In an interview on Thursday, Ms. Denham said Bill C-51 represented "the most serious government intrusion of citizens' privacy rights" she seen in a dozen years of being a privacy regulator.

"The proposed powers set out in Bill C-51 go well beyond targeting potential terrorist activity. Bill C-51 provides for information sharing between federal agencies, between governments in Canada and beyond," she said. "It would usher in a surveillance regime that is unprecedented, without limit and without appropriate privacy safeguards."

The legislation would allow the private information of ordinary British Columbians – such as tax, travel and employment records – to be potentially combined, data matched and analyzed, Ms. Denham said.

On Saturday, more than 45 events are expected to take place across all 10 provinces in protest of the contentious legislation.

Open Media, a digital rights group that is helping organize Saturday's events, warns on its website that Bill C-51 will "turn [the Canadian Security Intelligence Service] into a 'secret police' force with little accountability or oversight," open the door "for violations of our Charter Rights" and "lead to dragnet surveillance and information sharing on innocent Canadians."

David Christopher, a spokesman for Open Media, said he has noticed a shift in public opinion in the weeks since the bill was tabled.

"It really has seemed that the more people find out about what's in this legislation, the less they like it," he said.

In Metro Vancouver, one noontime rally will take place on the north side of the Vancouver Art Gallery. Another will take place outside Industry Minister James Moore's office in Coquitlam.

Four former prime ministers – John Chrétien, Joe Clark, Paul Martin and John Turner – have spoken out against the legislation, writing an open letter criticizing the lack of oversight of Canada's national security agencies.

U.S. National Security Agency whistle-blower Edward Snowden has also shared his thoughts on the Canadian legislation, telling the Canadian Journalists for Free Expression organization in Toronto last week that Canadian intelligence already has "one of the weakest oversight frameworks out of any Western intelligence agency."

Canadian citizens – in conjunction with public representatives and other elected officials – need to be given sufficient information to help inform the discussion, Mr.
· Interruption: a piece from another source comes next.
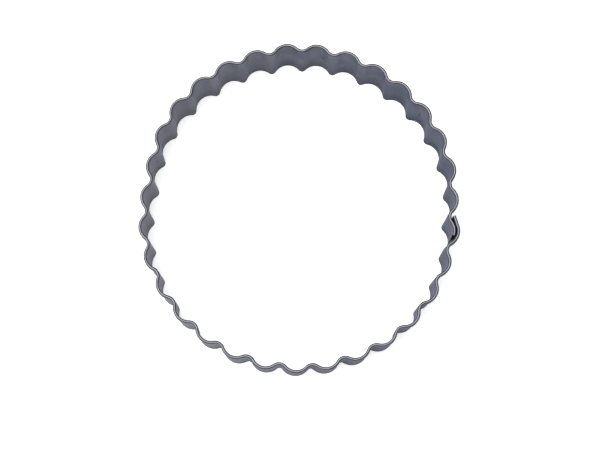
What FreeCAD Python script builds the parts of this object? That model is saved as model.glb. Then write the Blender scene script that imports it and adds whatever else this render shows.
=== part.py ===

Snowden said.

"That's the people in this room, that's the people in universities across the country, and that's average people going about their daily lives who don't want to have to deal with getting down into the minutiae of political movements …," he said.

"They just want to be able to look at what they want to do in their lives and pursue that in a free and fair way, and that can only happen in liberal societies if we have liberal access to the facts."